My own experience seems to bear out some of this: I both do a lot of work with sexual assault prevention and supervising minority student programs on campus (because I'm persuaded both of the empirical reality of the problems and of the measurable usefulness of the response), but am also "gender critical" and sympathetic to the kind of empirical challenges that Adolph Reed or Philip Lemoine have raised to narratives about the pervasiveness of anti-black violence in the US, or Kathleen Stock to the narratives about comparative levels of violence endured by trans women and cis women, or various people to the non-pipeline explanations of women's low representation in philosophy.

I don't think anyone will be surprised to know that I'm able to be extremely open about the former work, and indeed have received professional advancement opportunities on the basis of it, while whenever I've poked my head above the parapet on the latter I've been stigmatized and have lost friends, including philosophy-profession friends. My own experience has been that there's much more to fear professionally from conversationally deliberating evidence that challenges progressive shibboleths than from overt activism in progressive fields.

Taking my experience together with JT's, I think, probably backs up Marcus' claims about how pervasive the climate of fear about expressing personal convictions is in this field. And I agree that working together to mitigate this should be an urgent priority for the field as a whole.

JT

It seems to me that, to resolve the problem of "fear of being real," there needs to be agreement about what counts as acceptable fear. Let me explain.

Most will agree, I'd bet, about the unacceptability of fear of being real that arises under certain conditions. Consider the following hypothetical fear: fear of expressing favorable attitudes toward equal opportunity that arises because early-career philosophers believe that expressing such attitudes undermines one's prospects for landing a job. We will all likely agree that this sort of fear, if it were actual, would be unacceptable and would call for the profession to change. I'm sure we can come up with many other examples like this.

But I'd bet most will agree about the *acceptability* of fear that arises in certain other conditions. Consider fear of expressing favorable attitudes toward racist discrimination that arises because early-career philosophers believe that expressing these attitudes undermines job prospects. We will all likely agree that this sort of fear is completely acceptable. Similarly, we'd agree, I think, about fear of expressing one's distaste for feminist philosophy that arises because early-career philosophers believe that expressing such distaste undermines one's prospects for a job doing feminist research. There are many other examples like these that we could come imagine.

What we need to resolve the problem in the profession is agreement about how to distinguish between acceptable fear in the profession and unacceptable fear.

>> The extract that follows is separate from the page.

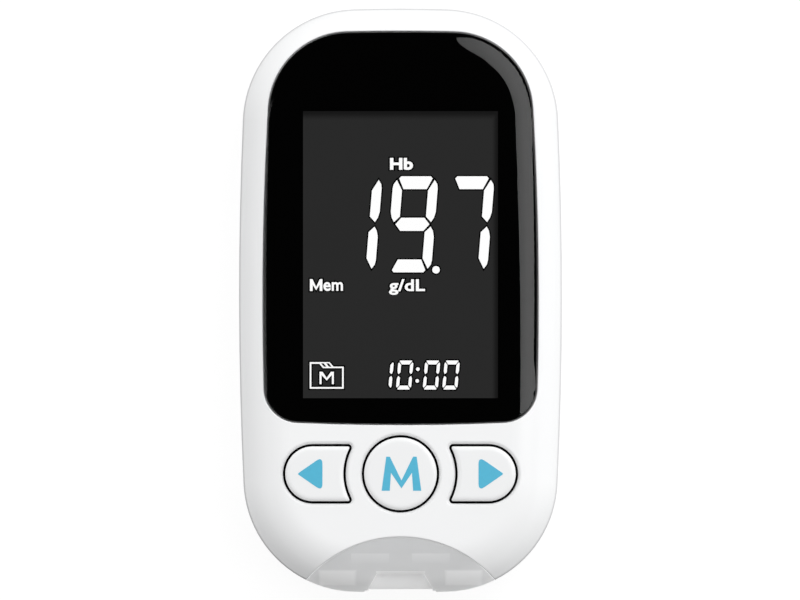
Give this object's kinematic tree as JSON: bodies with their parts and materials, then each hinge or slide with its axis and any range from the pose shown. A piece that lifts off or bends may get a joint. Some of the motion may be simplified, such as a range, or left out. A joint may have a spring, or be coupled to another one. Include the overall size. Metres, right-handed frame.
{
  "type": "blood glucose meter",
  "caption": "Handheld strip-reading blood test meter with a wide black display lens, key row, strip port, internal board and display stack, and a hinged battery door.",
  "frame": {"origin": "middle of the case's footprint, on the plane it rests on when it lies on its back", "axes": "+Z out of the display, +Y towards the top end of the case, +X to the right as the display is read; the strip port is at the -Y end"},
  "size_m": [0.0542, 0.0981, 0.0214],
  "materials": {
    "case_white": "glossy white ABS, moulded",
    "key_white": "glossy white ABS key caps",
    "lens_acrylic": "clear hard-coated acrylic",
    "mask_black": "black print on a thin film",
    "tape_dark": "double-sided foam tape",
    "gasket_foam": "black closed-cell foam",
    "polariser_dark": "neutral grey polarising film",
    "display_glass": "soda-lime display glass",
    "guide_clear": "clear moulded light guide",
    "reflector_white": "white reflector film",
    "frame_white": "off-white moulded polycarbonate",
    "led_white": "white moulded LED body with yellow phosphor window",
    "connector_rubber": "layered conductive silicone",
    "mat_silicone": "translucent grey silicone rubber",
    "pill_carbon": "carbon-filled silicone",
    "board_green": "green solder mask with gold pads",
    "port_translucent": "smoky translucent polycarbonate",
    "connector_black": "black moulded connector body",
    "contact_gold": "gold-plated phosphor bronze",
    "chip_black": "black epoxy package",
    "lead_tin": "tin-plated leads",
    "crystal_can": "drawn metal can",
    "capacitor_tan": "tan ceramic with plated ends",
    "spring_nickel": "nickel-plated spring steel",
    "cell_sleeve": "plain shrink sleeve, plated steel ends",
    "pad_foam": "soft black foam",
    "screw_steel": "zinc-plated steel"
  },
  "bodies": {
    "case": {"front_cover": "case_white", "rear_cover": "case_white", "display_lens": "lens_acrylic", "lens_mask": "mask_black", "lens_tape": "tape_dark", "lcd_gasket": "gasket_foam", "lcd_front_polariser": "polariser_dark", "lcd_front_glass": "display_glass", "lcd_rear_glass": "display_glass", "lcd_rear_polariser": "polariser_dark", "backlight_guide": "guide_clear", "backlight_reflector": "reflector_white", "backlight_leds": "led_white", "lcd_frame": "frame_white", "zebra_strip": "connector_rubber", "keypad_mat": "mat_silicone", "main_board": "board_green", "strip_port": "port_translucent", "strip_connector": "connector_black", "strip_contacts": "contact_gold", "port_leds": "led_white", "processor_chip": "chip_black", "amplifier_chip": "chip_black", "chip_leads": "lead_tin", "crystal": "crystal_can", "buzzer": "chip_black", "board_capacitors": "capacitor_tan", "battery_left": "cell_sleeve", "battery_right": "cell_sleeve", "battery_bridge_contact": "spring_nickel", "battery_positive_contact": "spring_nickel", "battery_negative_contact": "spring_nickel", "housing_screws": "screw_steel", "board_screws": "screw_steel"},
    "left_key": {"left_button": "key_white", "left_contact_pill": "pill_carbon"},
    "memory_key": {"memory_button": "key_white", "memory_contact_pill": "pill_carbon"},
    "right_key": {"right_button": "key_white", "right_contact_pill": "pill_carbon"},
    "door": {"battery_door": "case_white", "battery_door_pad": "pad_foam"}
  },
  "joints": [
    {"name": "left_key_press", "type": "slide", "parent": "case", "child": "left_key", "axis": [0, 0, -1], "range_m": [0, 0.0008], "stiffness_N_per_m": 900, "deforming": ["keypad_mat"]},
    {"name": "memory_key_press", "type": "slide", "parent": "case", "child": "memory_key", "axis": [0, 0, -1], "range_m": [0, 0.0008], "stiffness_N_per_m": 900, "deforming": ["keypad_mat"]},
    {"name": "right_key_press", "type": "slide", "parent": "case", "child": "right_key", "axis": [0, 0, -1], "range_m": [0, 0.0008], "stiffness_N_per_m": 900, "deforming": ["keypad_mat"]},
    {"name": "battery_door_hinge", "type": "hinge", "parent": "case", "child": "door", "pos_m": [0, -0.02315, 0], "axis": [-1, 0, 0], "range_deg": [0, 60]}
  ]
}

That is, we need to have an account of unacceptable fear: in our profession, it is unacceptable for there to be widespread fear of x that arises because doing x diminishes early-career philosophers' prospects for y iff ...x...y...

I'd expect never to achieve agreement about any such account. So it seems to me that the problem cannot be resolved.

elisa freschi

Marcus, I appreciate your concern and, as you might easily imagine, I share your puzzlement about why do not people write more on blogs they say they like. However, in my opinion, the main reason is not fear, but rather lack of motivation. Most of my colleagues don't particularly enjoy writing (in this sense, you are a happy exception). Writing takes for them time and effort and they would therefore not start writing unless they can get something out of it, e.g., a peer-reviewed article. Selflessness is a luxury they believe they can't afford.